The top seven benefits of moving your company (LLC, corporation, or partnership) to a new state via redomestication™ to transfer your business include:
- Maintaining your existing federal employer identification number, eliminating the tax headaches of forming a new company or transferring assets between companies (and inadvertently triggering a hefty tax bill from the IRS) when you move your business to a new state;
- Keeping your existing business credit history and track record, safeguarding your reputation with clients, vendors, and creditors when moving your LLC or corporation to a new state;
- Continuing your existing business name (in almost every case), protecting your most important assets when moving your company to a new state: your brand, reputation, and time you have already invested in search engine optimization;
- Maintaining your existing contracts with customers and vendors because moving your business to a new state via redomestication™ does not create a new company: it maintains your existing company, saving you dozens (or even hundreds) of hours re-writing (and re-negotiating) contracts and changing banks;
- Eliminating the need to continue paying registration fees and taxes in your prior state (assuming you have discontinued your operations there and have permanently relocated to a new state), potentially saving you tens of thousands of dollars (or more) in state taxes every quarter when you move your business to a new state;
- Avoiding unnecessary IRS scrutiny because moving your LLC or corporation to a new state via redomestication™ is a tax-free transaction under the Internal Revenue Code; and
- Reducing the amount of time you spend on administrative filings, saving you untold hours annually, by moving your company to a new state.
Before taking the "penny wise and pound foolish" approach of foreign entity registration or spending countless hours and exorbitant legal fees (and possibly taxes) on a merger or merger-gone-wrong to move your company to a new state, ensure you understand your options.

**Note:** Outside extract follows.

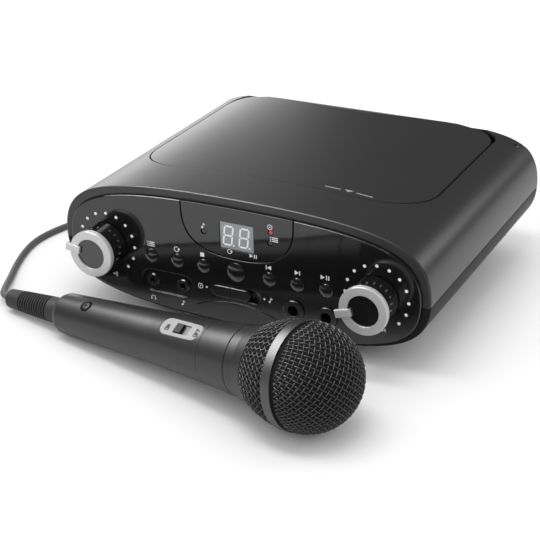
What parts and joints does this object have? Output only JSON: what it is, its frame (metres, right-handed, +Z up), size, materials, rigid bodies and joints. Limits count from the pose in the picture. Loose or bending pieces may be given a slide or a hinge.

| Redomesticate™ | Foreign Entity | Merge | Dissolve | |
|---|---|---|---|---|
| Need to Continue Paying & Filing Registration Renewals in Former State | ✅ No | ❌ Yes | ⚠️ Varies | ☠️ No, she's dead, Jim. |
| Stop Paying Taxes in the Former State* | ✅ Yes | ❌ No | ⚠️ Varies | ☠️ Tax event.* |
| Initial Complexity | ✅ Low | ⚠️ Varies | ❌ High | ❌ High, when done right. |
| Ongoing Complexity | ✅ Very Low | ❌ High | ❌ High | ☠️ None. All gone. |
| Initial State Filing Costs | ✅ Low | ⚠️ Varies | ❌ High | ⚠️ Varies |
| Timing | ✅ Fast | ⚠️ Varies | ❌ Slow | ⚠️ Varies |
| Legal Fees | ✅ Low | ⚠️ Varies | ❌ $10,000 or more | 🔥 Very high to fix. |
| *While every situation is different and dependent upon tax nexus, redomesticating can be an effective way to reduce or eliminate taxes in a former state in certain circumstances. Ask your CPA for more information. Our firm does not provide tax advice or perform tax work except by separate engagement at an additional charge. | ||||
In most circumstances, redomestication™ (and not a foreign entity registration or costly and complicated merger) is the best route to achieve a change in company domicile to a new state.